• the sqlist (5/9/2009)


    jeremygiaco (4/14/2009)


    I have to respectfully disagree with the posters that are saying that using the GUI is the best approach. If by best you mean easiest, then that would be true. But if you look at what is involved, the article really dives into an interesting and super-efficient way to accomplish the task. If you had a 120gb table (as I have had), and you do this through the GUI (or script what the GUI would do and run it), you would find your users very displeased at the amount of downtime, assuming you dont run out of diskspace while your query creates a copy of the table with a new identity column. This is what the GUI does, if you wanted to add an identity to a table without one (in 2005)...

    The problem is that there is no other way of doing it and the article actually does the same thing, copies the original table to a new table. Even when you do a simple ALTER TABLE ADD ... IDENTITY in the background happens the same thing, copy the table, and that is why the GUI generating script does the same.

    If you really know a different way I would like to see it.:-)

    As the author stated, there are many tasks to get the SWITCH to work . . .

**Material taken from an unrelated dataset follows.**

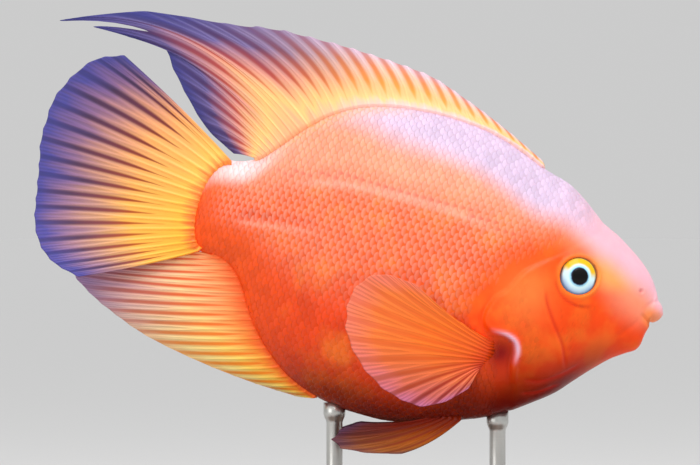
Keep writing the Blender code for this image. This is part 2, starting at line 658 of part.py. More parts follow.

    * Drop all the Foreign Keys referencing to SOURCE_TB if any

    * Alter all the objects with schemabinding if any

    * Drop all the Indexes from SOURCE_TB

    * Create the new table DESTINATION_TB with same schema as the SOURCE_TB

    * SWITCH the data between the tables

    * Drop the table Source_TB

    * Rename the table Destination_TB to Sourse_TB

    * Recreate all the Foreign Keys to refer to SOURCE_TB

    * Recreate all the Indexes on SOURCE_TB

    * Recreate functions, views with SCHEMABINDING

    * Create all other constraints

    . . . and the GUI will generate all of those changes for you, and works regardless of which edition you're using.

    I would also like to point out that if you run out of disk space whilst copying a 120 GB table then you need a much larger disk, because you certainly don't have enough space for your database & log backups.